Friends, family, voluntary groups, charities, and churches, provide the assets by which individuals are able to maximise their liberty – and at the same time the very fruits of that liberty, the very point of a free market economy. They are the layers of existence between the individual and the state that give life meaning.

Social conservatives simply ask whether Government policy helps or hinders enjoyment of these assets. This is an argument that should appeal to economic liberals – because it is to ask, ‘How do you get the Government out of the way of people making a success of life?’

For example, we don’t need Government to create a legal marijuana market to regulate and tax, when it defies common sense in helping revitalise left-behind regions.

If putting aside Europhilia allowed the Conservatives to win big in 2019, how much more might putting aside the misunderstandings between these two tribes create massive electoral appeal, as well as a reason to govern for ten years?

These two sides of the Party need to talk to each other more.

Because social policy without free-market input can drift toward a lifeless focus on public sector reform, or a cul-de-sac of charity speak divorced from opportunity.

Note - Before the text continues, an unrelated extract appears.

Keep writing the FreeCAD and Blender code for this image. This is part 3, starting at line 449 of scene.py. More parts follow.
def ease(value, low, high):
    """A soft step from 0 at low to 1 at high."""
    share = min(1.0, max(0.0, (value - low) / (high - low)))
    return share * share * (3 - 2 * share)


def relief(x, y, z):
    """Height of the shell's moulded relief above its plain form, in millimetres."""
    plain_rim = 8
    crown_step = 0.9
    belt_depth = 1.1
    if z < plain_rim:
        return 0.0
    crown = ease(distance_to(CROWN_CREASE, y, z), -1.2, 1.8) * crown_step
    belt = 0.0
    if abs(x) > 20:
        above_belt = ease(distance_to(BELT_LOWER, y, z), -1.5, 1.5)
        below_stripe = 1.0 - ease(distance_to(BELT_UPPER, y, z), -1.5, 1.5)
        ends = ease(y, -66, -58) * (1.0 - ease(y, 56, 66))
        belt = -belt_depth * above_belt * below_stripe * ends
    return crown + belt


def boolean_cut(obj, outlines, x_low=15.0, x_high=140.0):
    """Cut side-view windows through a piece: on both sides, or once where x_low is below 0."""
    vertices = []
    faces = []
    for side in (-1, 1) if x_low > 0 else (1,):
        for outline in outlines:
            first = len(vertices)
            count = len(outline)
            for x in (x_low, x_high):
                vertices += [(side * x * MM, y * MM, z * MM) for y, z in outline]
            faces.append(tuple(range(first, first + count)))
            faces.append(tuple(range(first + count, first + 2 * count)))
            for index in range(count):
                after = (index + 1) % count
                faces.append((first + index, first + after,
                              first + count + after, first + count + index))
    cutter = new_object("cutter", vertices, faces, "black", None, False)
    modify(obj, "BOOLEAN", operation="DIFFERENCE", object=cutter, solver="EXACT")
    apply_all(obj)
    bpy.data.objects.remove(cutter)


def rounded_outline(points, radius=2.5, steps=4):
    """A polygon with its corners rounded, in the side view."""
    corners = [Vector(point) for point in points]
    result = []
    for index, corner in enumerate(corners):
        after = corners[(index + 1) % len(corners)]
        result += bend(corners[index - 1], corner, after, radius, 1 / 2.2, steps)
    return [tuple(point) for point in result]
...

Free market groups disinterested in ‘how’ individuals participate in the free market can end up presenting a narrow vision of tax breaks or come across as uncaring – blaming individuals for their poverty.

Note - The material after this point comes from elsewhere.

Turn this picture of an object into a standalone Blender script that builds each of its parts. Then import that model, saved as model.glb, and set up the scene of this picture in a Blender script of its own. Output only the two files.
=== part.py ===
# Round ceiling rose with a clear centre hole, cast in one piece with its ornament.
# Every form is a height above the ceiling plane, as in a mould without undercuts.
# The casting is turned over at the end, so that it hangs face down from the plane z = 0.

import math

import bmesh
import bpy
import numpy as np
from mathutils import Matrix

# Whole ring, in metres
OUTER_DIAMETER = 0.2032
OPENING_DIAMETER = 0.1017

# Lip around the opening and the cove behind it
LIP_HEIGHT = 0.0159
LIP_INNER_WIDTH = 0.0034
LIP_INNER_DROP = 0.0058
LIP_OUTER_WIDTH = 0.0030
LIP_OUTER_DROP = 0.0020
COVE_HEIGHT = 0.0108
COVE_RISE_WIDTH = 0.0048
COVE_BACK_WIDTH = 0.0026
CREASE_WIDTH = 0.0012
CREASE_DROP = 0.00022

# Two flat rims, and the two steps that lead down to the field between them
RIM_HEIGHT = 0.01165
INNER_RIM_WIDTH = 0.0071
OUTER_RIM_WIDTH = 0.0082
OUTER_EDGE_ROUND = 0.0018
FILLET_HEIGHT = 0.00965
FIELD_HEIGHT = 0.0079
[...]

Neither public sector reform nor freedom to eat a high salt pot noodle are a big enough vision to appeal to those left behind by London’s prosperity; nor to balkanised minorities who think only Labour can protect their rights; nor young people who think big-picture socialism is the key to ending inequality or helping the environment.

When these two tribes increasingly work and talk together, it will be a powerful force to inspire a decade of conservatism that is both principled and mission driven, that is both strong in theory and in practical action grounded in reality. Together, an unstoppable force.